The image of unity among the NATO bloc and any pretense to the superiority of Western weapons systems have been smashed in the battlegrounds of Ukraine, former senior State Department official Chas Freeman said.
“I know that the façade of NATO unity that existed earlier has cracked. We now have NATO members openly dissenting from the vision of continuing this war. And of course the international, global majority is not on the side of the West in this battle, but has chosen to sit this fight out, and sees this battle as yet another example of Western warmongering and threat-making,” the veteran ex-DoD and State Department official said.
“What has been accomplished? Maybe the discrediting of NATO’s military prowess, because the Russians have learned to counter the best weapons NATO has. It certainly has not succeeded in the stated objective, which was to weaken and isolate Russia. Russia is not weaker, its economy has grown, it is now larger than Germany, which has been contracting due to the crisis produced by the loss of access to Russian energy exports. It has not been isolated. It has been reoriented toward the east, toward the south, toward the Middle East, toward Africa,” Freeman said.
“The stated objectives have not been achieved, Ukraine has been devastated,” he stressed, pointing out that the crisis has only served to accelerate the country’s demographic collapse, from about 51 million people in 1992 to about 32 million before 2022, and as little as 20 million today.
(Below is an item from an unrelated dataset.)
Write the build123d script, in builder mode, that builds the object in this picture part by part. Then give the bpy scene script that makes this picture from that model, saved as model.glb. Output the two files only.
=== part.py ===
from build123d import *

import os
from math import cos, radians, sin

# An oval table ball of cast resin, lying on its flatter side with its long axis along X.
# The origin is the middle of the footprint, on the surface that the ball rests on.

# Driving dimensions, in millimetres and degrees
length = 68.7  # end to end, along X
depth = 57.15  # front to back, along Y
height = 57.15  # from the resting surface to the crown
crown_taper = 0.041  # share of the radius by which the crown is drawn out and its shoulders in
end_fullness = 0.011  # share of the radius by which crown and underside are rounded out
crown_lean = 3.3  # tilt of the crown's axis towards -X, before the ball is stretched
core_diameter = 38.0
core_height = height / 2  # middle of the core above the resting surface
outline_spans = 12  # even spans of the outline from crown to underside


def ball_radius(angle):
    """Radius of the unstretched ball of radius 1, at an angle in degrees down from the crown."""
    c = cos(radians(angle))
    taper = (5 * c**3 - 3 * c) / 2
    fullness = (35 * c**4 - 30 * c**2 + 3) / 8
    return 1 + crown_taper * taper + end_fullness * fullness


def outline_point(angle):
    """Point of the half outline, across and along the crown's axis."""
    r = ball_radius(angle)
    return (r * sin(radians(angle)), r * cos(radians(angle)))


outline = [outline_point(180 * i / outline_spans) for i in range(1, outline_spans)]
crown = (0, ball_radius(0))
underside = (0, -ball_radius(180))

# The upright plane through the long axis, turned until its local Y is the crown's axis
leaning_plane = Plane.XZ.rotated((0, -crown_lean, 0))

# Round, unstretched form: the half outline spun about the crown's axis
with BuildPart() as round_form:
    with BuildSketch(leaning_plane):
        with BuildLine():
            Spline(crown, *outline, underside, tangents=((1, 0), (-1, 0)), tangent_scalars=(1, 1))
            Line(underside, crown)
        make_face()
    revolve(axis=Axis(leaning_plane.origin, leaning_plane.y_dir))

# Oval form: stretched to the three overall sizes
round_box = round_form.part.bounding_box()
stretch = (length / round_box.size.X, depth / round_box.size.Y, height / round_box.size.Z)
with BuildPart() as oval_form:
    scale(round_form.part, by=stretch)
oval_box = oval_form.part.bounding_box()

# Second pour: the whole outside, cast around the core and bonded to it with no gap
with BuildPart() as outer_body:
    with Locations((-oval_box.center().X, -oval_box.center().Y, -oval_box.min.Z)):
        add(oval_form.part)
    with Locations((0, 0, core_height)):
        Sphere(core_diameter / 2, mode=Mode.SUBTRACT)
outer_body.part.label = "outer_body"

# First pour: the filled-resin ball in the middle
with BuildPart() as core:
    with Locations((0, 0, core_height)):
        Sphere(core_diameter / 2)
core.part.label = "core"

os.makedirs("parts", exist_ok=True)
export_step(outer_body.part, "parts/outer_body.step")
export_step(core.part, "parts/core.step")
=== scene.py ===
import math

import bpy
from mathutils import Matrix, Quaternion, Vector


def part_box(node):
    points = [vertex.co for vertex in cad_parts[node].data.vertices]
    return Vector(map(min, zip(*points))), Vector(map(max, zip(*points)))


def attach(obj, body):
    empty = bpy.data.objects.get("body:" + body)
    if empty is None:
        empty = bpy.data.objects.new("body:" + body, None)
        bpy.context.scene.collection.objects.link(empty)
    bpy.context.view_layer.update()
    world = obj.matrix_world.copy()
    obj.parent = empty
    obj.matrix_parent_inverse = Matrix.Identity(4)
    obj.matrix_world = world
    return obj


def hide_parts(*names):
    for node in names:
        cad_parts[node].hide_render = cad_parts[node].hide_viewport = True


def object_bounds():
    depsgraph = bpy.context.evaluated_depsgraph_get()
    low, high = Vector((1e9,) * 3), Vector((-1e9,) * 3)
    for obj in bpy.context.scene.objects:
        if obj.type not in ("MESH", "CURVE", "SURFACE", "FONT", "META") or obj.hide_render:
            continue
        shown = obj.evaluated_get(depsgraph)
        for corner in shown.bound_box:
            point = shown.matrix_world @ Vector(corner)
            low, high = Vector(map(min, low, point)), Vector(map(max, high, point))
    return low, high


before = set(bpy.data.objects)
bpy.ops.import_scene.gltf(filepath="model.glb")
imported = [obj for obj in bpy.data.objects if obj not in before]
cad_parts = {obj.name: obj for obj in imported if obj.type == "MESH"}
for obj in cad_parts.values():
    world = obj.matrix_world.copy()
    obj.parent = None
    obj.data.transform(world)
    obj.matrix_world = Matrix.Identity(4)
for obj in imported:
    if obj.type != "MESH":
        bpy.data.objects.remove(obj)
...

“People emigrated early on because there was no work in Ukraine. And then when the war began they emigrated to avoid the draft or for reasons of safety, and there’s no indication they plan to come back,” Freeman said, characterizing the conflict as a “disaster” for everyone involved.
The proxy war against Russia has been lost by Kiev and its allies, Freeman believes, but the West has continued to pump resources into the conflict because of the “theory of sunk costs,” the idea that “since we have spent a lot of money doing something we can’t afford to stop doing it.”
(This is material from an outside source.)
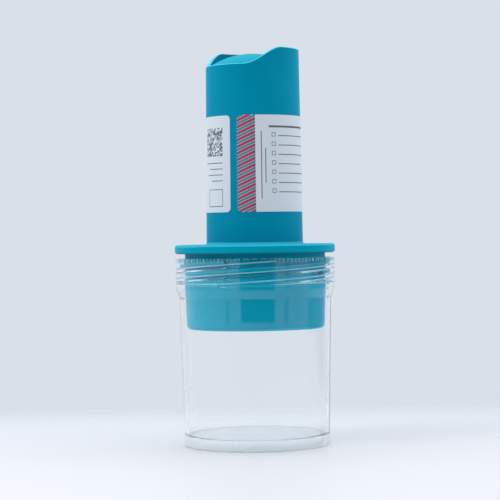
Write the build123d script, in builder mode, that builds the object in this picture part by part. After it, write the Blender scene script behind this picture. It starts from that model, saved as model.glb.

“But if the thing you are doing is stupid and counterproductive, if you do more of it, you just build up more problems. You don’t solve anything,” he said.
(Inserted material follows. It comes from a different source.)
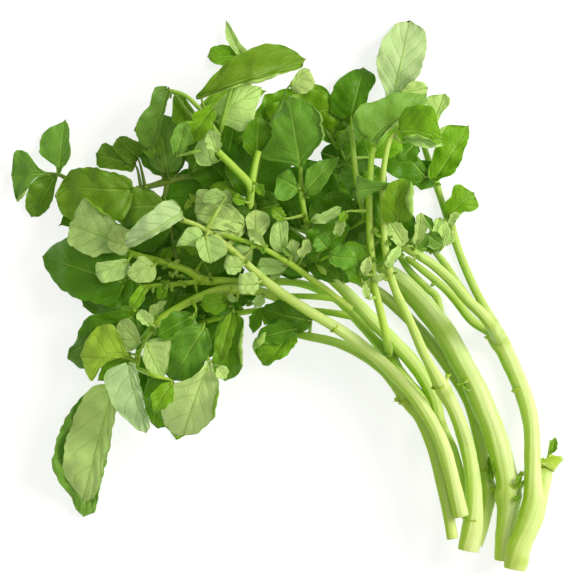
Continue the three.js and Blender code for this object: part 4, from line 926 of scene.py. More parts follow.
class WatercressLeafSettings(bpy.types.PropertyGroup):
    """Sizes and colours of the leaf blades."""

    dark: colour_prop("Dark leaf", "Upper face of an old leaf, deep in the bunch", DARK)
    middle: colour_prop("Mid-green leaf", "Upper face of a full-grown leaf in the light", MIDDLE)
    # Painted sheen: the grey cast of this colour stands for the shine of a glossy leaf.
    grey: colour_prop("Grey-green leaf", "Upper face of a leaf that shines", GREY)
    pale: colour_prop("Pale leaf", "Underside of a leaf that lies face down", PALE)
    olive: colour_prop("Olive leaf", "Upper face of an old leaf at the edge of the bunch", OLIVE)
    light: colour_prop("Light leaf", "Underside of a leaf that lies in the open", LIGHT)
    whitish: colour_prop("Whitish leaf", "Underside of a leaf with a bloom", WHITISH)
    # Painted sheen: the blue cast of this colour stands for the shine of a glossy leaf.
    bluish: colour_prop("Blue-green leaf", "Upper face of a glossy leaf in the middle", BLUISH)
    yellow: colour_prop("Yellow-green leaf", "Upper face of a young leaf", YELLOW)
    thickness: bpy.props.FloatProperty(
        name="Blade thickness", description="Thickness of a leaf blade", unit="LENGTH",
        default=0.36 * MM, min=0.1 * MM, max=0.9 * MM)
    ripple: bpy.props.FloatProperty(
        name="Margin ripple", description="How far the edge of a blade waves up and down",
        unit="LENGTH", default=0.85 * MM, min=0, max=2 * MM)
    swell: bpy.props.FloatProperty(
        name="Swell", description="Height of the broad soft bulges of a blade", unit="LENGTH",
        default=1.4 * MM, min=0, max=4 * MM)
    quilt: bpy.props.FloatProperty(
        name="Quilting", description="How far a blade bulges between its side veins",
        unit="LENGTH", default=0.75 * MM, min=0, max=2 * MM)
    scallop: bpy.props.FloatProperty(
        name="Margin scallop", description="Depth of the shallow lobes, as a share of half width",
        subtype="FACTOR", default=0.10, min=0, max=0.3)
    variation: bpy.props.FloatProperty(
        name="Colour variation", description="How much one leaf differs from the next",
        subtype="FACTOR", default=0.12, min=0, max=0.5)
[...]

The same is true of the Ukrainian government’s plans to mobilize even more troops, the observer believes.
“There are probably 400,000 casualties on the Ukrainian side, probably less on the Russian side…Ukraine has been successfully partitioned, unlike the Minsk Accords which would have recognized the Donbass region as part of Ukraine in a federalized system – they have been lost to Ukraine. Ukraine is not getting them back. Mr. Zelensky says he requires drafting another 500,000 soldiers. There aren’t 500,000 people to draft in Ukraine. The age at which they are drafting people now is from 17 to 70…There’s no training for these people. And so they are simply being pushed to the front, and they’re being killed. The prospects are now that the Russians who have begun to take the offensive will continue not only to kill lots of Ukrainians on the border between the two armies, but will actually advance. And rather ominously, Mr. Putin’s terms and objectives seem to be hardening, not softening,” Freeman warned.
“He’s speaking about Odessa as a Russian city, which suggests that he plans to deprive Ukraine of its Black Sea coast. A landlocked, truncated Ukraine, neutralized or not, is a threat that Russia has contained,” the observer said. “Historically, of course, Mr. Putin is correct. Odessa was established as a city by Russians and it was largely Russian-speaking. And one of the massacres that set off the civil war in Ukraine occurred in Odessa, where Russian-speakers were murdered by Ukrainian nationalist fanatics. So I can understand that statement both as a threat to take Odessa, and as a recognition of historic realities. I’m not sure which it is.”
Ultimately, Freeman believes there’s “growing recognition” in the US that Ukraine “has basically lost this war.”
“All the brave talk which was intended to bolster Ukrainian morale, and to bolster American support for this misadventure in Eastern Europe is now confronting reality. And the reality is that Ukraine is out of manpower. The average age of the soldiers in the Ukrainian army now is 43. There are people 70 years old being drafted. They don’t have the physical strength and stamina to perform well on the battlefield. The Russians tell us that they are capturing Ukrainian female soldiers who are pregnant. When you are reduced to keeping pregnant women in the armed forces, you are really near the end. So I think the reality is beginning to sink in that this war has not been won by NATO or the United States. It’s not yet been decisively won by Russia but it has been lost by Ukraine,” the veteran US DoD official and diplomat summarized.